WORK TO DO: Repeat each line exactly as it is written.

** start PROVIDED DATA **

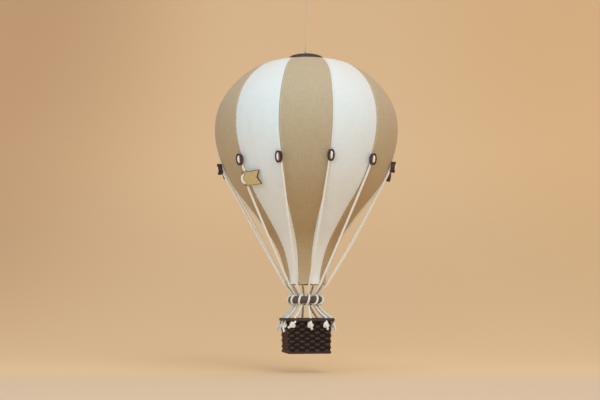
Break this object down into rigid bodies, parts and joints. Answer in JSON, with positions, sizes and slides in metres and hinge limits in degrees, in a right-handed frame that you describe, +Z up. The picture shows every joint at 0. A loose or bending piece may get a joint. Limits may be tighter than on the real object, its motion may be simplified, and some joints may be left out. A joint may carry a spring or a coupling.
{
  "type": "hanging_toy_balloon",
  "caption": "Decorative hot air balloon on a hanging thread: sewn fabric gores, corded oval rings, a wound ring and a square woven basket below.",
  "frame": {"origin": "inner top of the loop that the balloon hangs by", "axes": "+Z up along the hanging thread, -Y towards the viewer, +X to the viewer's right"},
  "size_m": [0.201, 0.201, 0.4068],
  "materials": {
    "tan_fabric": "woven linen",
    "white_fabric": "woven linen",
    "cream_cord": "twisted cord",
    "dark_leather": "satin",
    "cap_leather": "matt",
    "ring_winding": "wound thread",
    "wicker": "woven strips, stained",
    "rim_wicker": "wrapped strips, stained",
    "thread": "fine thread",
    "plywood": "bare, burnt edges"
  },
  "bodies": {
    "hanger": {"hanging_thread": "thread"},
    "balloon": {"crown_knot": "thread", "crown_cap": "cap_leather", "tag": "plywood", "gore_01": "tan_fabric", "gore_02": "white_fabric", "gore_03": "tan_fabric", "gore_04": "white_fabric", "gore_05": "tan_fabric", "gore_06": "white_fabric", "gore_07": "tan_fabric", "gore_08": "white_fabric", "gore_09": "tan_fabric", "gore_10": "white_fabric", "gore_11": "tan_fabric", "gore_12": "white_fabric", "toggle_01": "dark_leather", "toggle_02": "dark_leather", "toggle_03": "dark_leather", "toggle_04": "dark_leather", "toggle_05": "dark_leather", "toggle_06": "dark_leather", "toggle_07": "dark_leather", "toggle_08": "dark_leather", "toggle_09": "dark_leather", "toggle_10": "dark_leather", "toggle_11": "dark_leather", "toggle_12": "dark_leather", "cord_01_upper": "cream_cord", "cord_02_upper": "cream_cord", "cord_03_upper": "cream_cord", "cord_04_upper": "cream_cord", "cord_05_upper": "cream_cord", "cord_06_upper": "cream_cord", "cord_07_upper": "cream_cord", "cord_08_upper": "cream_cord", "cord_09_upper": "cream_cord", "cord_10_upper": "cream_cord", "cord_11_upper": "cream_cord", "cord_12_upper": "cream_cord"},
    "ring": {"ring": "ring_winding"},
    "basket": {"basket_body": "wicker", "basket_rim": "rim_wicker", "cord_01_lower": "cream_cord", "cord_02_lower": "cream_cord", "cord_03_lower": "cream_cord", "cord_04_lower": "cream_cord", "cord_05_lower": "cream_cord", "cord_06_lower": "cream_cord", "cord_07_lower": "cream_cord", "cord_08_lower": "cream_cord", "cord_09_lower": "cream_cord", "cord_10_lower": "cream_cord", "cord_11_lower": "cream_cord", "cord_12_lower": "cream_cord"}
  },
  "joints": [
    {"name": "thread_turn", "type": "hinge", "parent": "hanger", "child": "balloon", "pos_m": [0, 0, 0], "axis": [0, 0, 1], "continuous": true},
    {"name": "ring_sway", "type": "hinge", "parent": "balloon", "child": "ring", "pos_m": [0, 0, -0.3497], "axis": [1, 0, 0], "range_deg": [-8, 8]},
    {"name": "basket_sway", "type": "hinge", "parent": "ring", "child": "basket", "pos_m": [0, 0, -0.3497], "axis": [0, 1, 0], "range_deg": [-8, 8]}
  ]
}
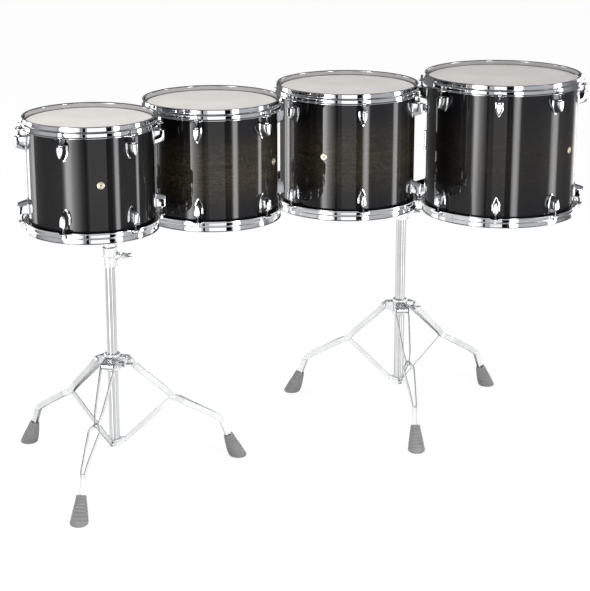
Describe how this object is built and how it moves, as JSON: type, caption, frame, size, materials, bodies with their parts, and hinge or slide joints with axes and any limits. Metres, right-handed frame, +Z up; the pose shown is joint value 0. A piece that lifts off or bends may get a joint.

** end PROVIDED DATA **

RESPONSE:
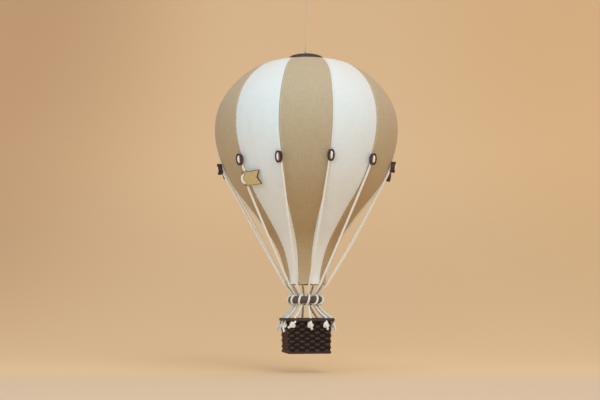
Break this object down into rigid bodies, parts and joints. Answer in JSON, with positions, sizes and slides in metres and hinge limits in degrees, in a right-handed frame that you describe, +Z up. The picture shows every joint at 0. A loose or bending piece may get a joint. Limits may be tighter than on the real object, its motion may be simplified, and some joints may be left out. A joint may carry a spring or a coupling.
{
  "type": "hanging_toy_balloon",
  "caption": "Decorative hot air balloon on a hanging thread: sewn fabric gores, corded oval rings, a wound ring and a square woven basket below.",
  "frame": {"origin": "inner top of the loop that the balloon hangs by", "axes": "+Z up along the hanging thread, -Y towards the viewer, +X to the viewer's right"},
  "size_m": [0.201, 0.201, 0.4068],
  "materials": {
    "tan_fabric": "woven linen",
    "white_fabric": "woven linen",
    "cream_cord": "twisted cord",
    "dark_leather": "satin",
    "cap_leather": "matt",
    "ring_winding": "wound thread",
    "wicker": "woven strips, stained",
    "rim_wicker": "wrapped strips, stained",
    "thread": "fine thread",
    "plywood": "bare, burnt edges"
  },
  "bodies": {
    "hanger": {"hanging_thread": "thread"},
    "balloon": {"crown_knot": "thread", "crown_cap": "cap_leather", "tag": "plywood", "gore_01": "tan_fabric", "gore_02": "white_fabric", "gore_03": "tan_fabric", "gore_04": "white_fabric", "gore_05": "tan_fabric", "gore_06": "white_fabric", "gore_07": "tan_fabric", "gore_08": "white_fabric", "gore_09": "tan_fabric", "gore_10": "white_fabric", "gore_11": "tan_fabric", "gore_12": "white_fabric", "toggle_01": "dark_leather", "toggle_02": "dark_leather", "toggle_03": "dark_leather", "toggle_04": "dark_leather", "toggle_05": "dark_leather", "toggle_06": "dark_leather", "toggle_07": "dark_leather", "toggle_08": "dark_leather", "toggle_09": "dark_leather", "toggle_10": "dark_leather", "toggle_11": "dark_leather", "toggle_12": "dark_leather", "cord_01_upper": "cream_cord", "cord_02_upper": "cream_cord", "cord_03_upper": "cream_cord", "cord_04_upper": "cream_cord", "cord_05_upper": "cream_cord", "cord_06_upper": "cream_cord", "cord_07_upper": "cream_cord", "cord_08_upper": "cream_cord", "cord_09_upper": "cream_cord", "cord_10_upper": "cream_cord", "cord_11_upper": "cream_cord", "cord_12_upper": "cream_cord"},
    "ring": {"ring": "ring_winding"},
    "basket": {"basket_body": "wicker", "basket_rim": "rim_wicker", "cord_01_lower": "cream_cord", "cord_02_lower": "cream_cord", "cord_03_lower": "cream_cord", "cord_04_lower": "cream_cord", "cord_05_lower": "cream_cord", "cord_06_lower": "cream_cord", "cord_07_lower": "cream_cord", "cord_08_lower": "cream_cord", "cord_09_lower": "cream_cord", "cord_10_lower": "cream_cord", "cord_11_lower": "cream_cord", "cord_12_lower": "cream_cord"}
  },
  "joints": [
    {"name": "thread_turn", "type": "hinge", "parent": "hanger", "child": "balloon", "pos_m": [0, 0, 0], "axis": [0, 0, 1], "continuous": true},
    {"name": "ring_sway", "type": "hinge", "parent": "balloon", "child": "ring", "pos_m": [0, 0, -0.3497], "axis": [1, 0, 0], "range_deg": [-8, 8]},
    {"name": "basket_sway", "type": "hinge", "parent": "ring", "child": "basket", "pos_m": [0, 0, -0.3497], "axis": [0, 1, 0], "range_deg": [-8, 8]}
  ]
}
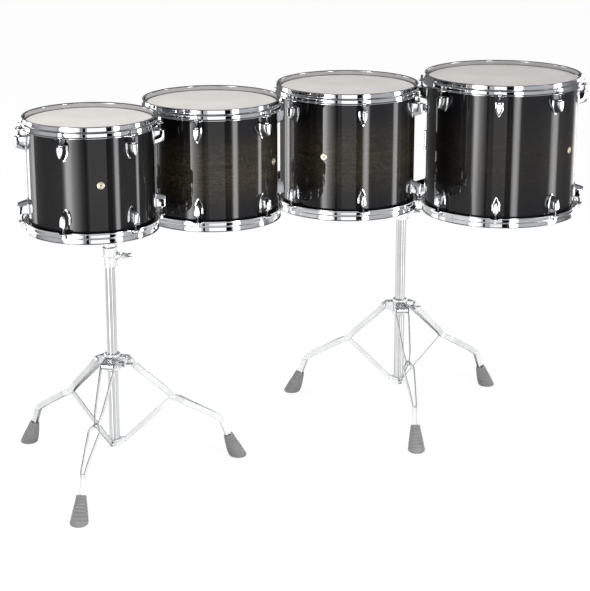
Describe how this object is built and how it moves, as JSON: type, caption, frame, size, materials, bodies with their parts, and hinge or slide joints with axes and any limits. Metres, right-handed frame, +Z up; the pose shown is joint value 0. A piece that lifts off or bends may get a joint.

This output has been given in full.